What works: Meeting your reps where they already are (CRM, Slack, Google Sheets).
What doesn’t: Forcing them into a new tool or expecting them to hunt down info in a random folder.
Step 5: Make It Actionable
Just handing off data isn’t enough. Make it clear what your team should do next.
- Add a “Next Step” column: Is this account ready for a partner intro? Should the rep reach out, or do you need to coordinate with the partner manager first?
- Set reminders: If you’re using CRM, set tasks or reminders linked to these insights.
- Offer to help: Let reps know who to contact on the partner team for intros or questions.
Pro tip: Run a 10-minute walkthrough the first time you share new insights. Show reps how to use them, not just where they live.
Step 6: Get Feedback and Iterate
Your first pass won’t be perfect. That’s normal.
- Ask your sales team what’s useful and what’s noise.
- Tweak your exports and sharing method.
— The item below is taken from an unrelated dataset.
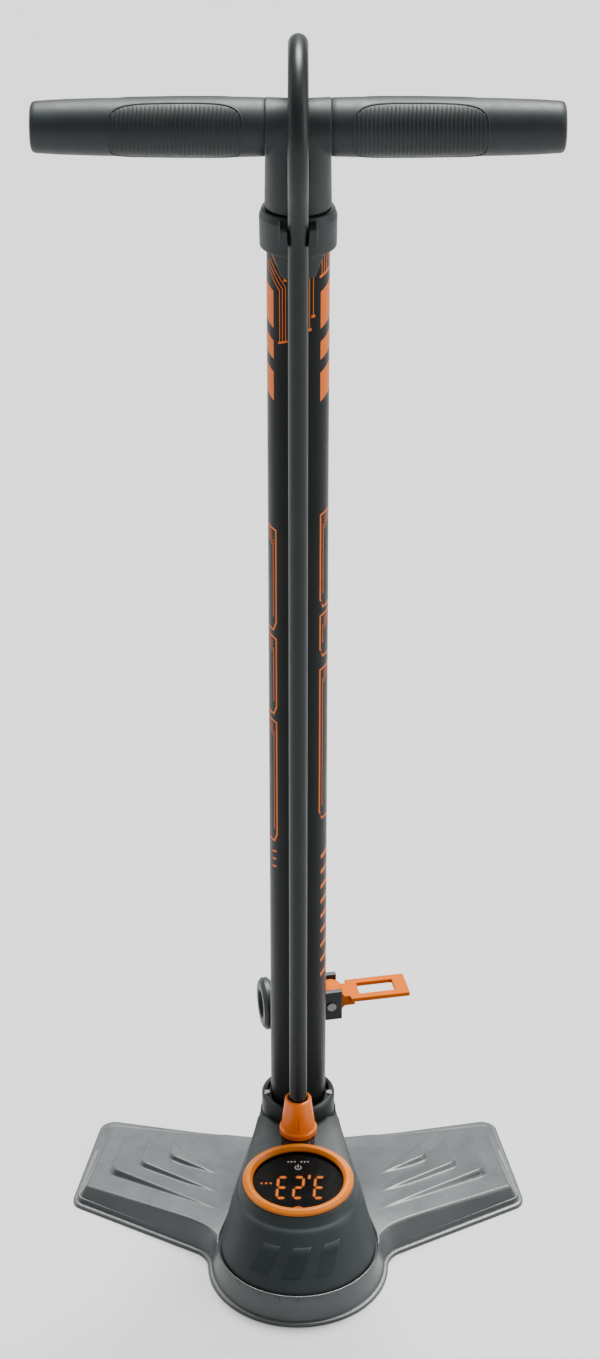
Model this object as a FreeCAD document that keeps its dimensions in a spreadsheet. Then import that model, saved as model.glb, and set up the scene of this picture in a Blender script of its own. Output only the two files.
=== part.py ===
import FreeCAD, Part
import math
import operator
import os
import Sketcher

# Floor bike pump with a digital gauge, in millimetres.
# +Z is up, -Y is the front with the gauge, +X is the lever's side. The origin is on the ground under
# the middle of the pump's box. Most pieces are drawn about the barrel's axis and then placed at barrel_y.

doc = FreeCAD.newDocument("floor_pump")
sheet = doc.addObject("Spreadsheet::Sheet", "Size")
V = FreeCAD.Vector
SIGNS = {"+": operator.add, "-": operator.sub, "*": operator.mul, "/": operator.truediv}


class Dim:
    """A size that knows its number and the sheet formula that gives it."""

    def __init__(self, value, text):
        self.value = value
        self.text = text

    def __add__(self, other):
        return combine(self, "+", other)

    def __radd__(self, other):
        return combine(other, "+", self)

    def __sub__(self, other):
        return combine(self, "-", other)

    def __rsub__(self, other):
        return combine(other, "-", self)

    def __mul__(self, other):
        return combine(self, "*", other)

    def __rmul__(self, other):
        return combine(other, "*", self)

    def __truediv__(self, other):
        return combine(self, "/", other)

    def __neg__(self):
        return combine(0, "-", self)


def number(size):
    return size.value if isinstance(size, Dim) else float(size)


def formula(size):
    return size.text if isinstance(size, Dim) else repr(float(size))


def combine(left, sign, right):
    value = SIGNS[sign](number(left), number(right))
    return Dim(value, "(%s %s %s)" % (formula(left), sign, formula(right)))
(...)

Maybe weekly is too often, or maybe you need to group by vertical instead of territory.
- Don’t be afraid to cut out steps or info that aren’t helping.
What works: Tight feedback loops.
What doesn’t: Treating your export process as “set it and forget it.”
What to Ignore: Things That Sound Fancy But Rarely Help
Let’s be honest—some “advanced” moves are more trouble than they’re worth:
- Automated dashboards nobody checks: If your sales team isn’t logging in, it’s not helping.
- Overly-detailed account mapping: Major in the majors—focus on the 20% of accounts that drive 80% of value.
- Weekly partner update meetings with no agenda: If it’s just a status readout, skip it and send an email.
Keep It Simple, and Keep Improving
The goal isn’t to create the most beautiful partner insights report—it’s to get the right info to the right people, so they can actually use it. Start basic, get feedback, and make small improvements each time. And remember: if your reps aren’t using the insights, the process isn’t working—change it up.
The best partner data is the stuff your team actually acts on. So keep it simple, keep it relevant, and don’t be afraid to cut what doesn’t work.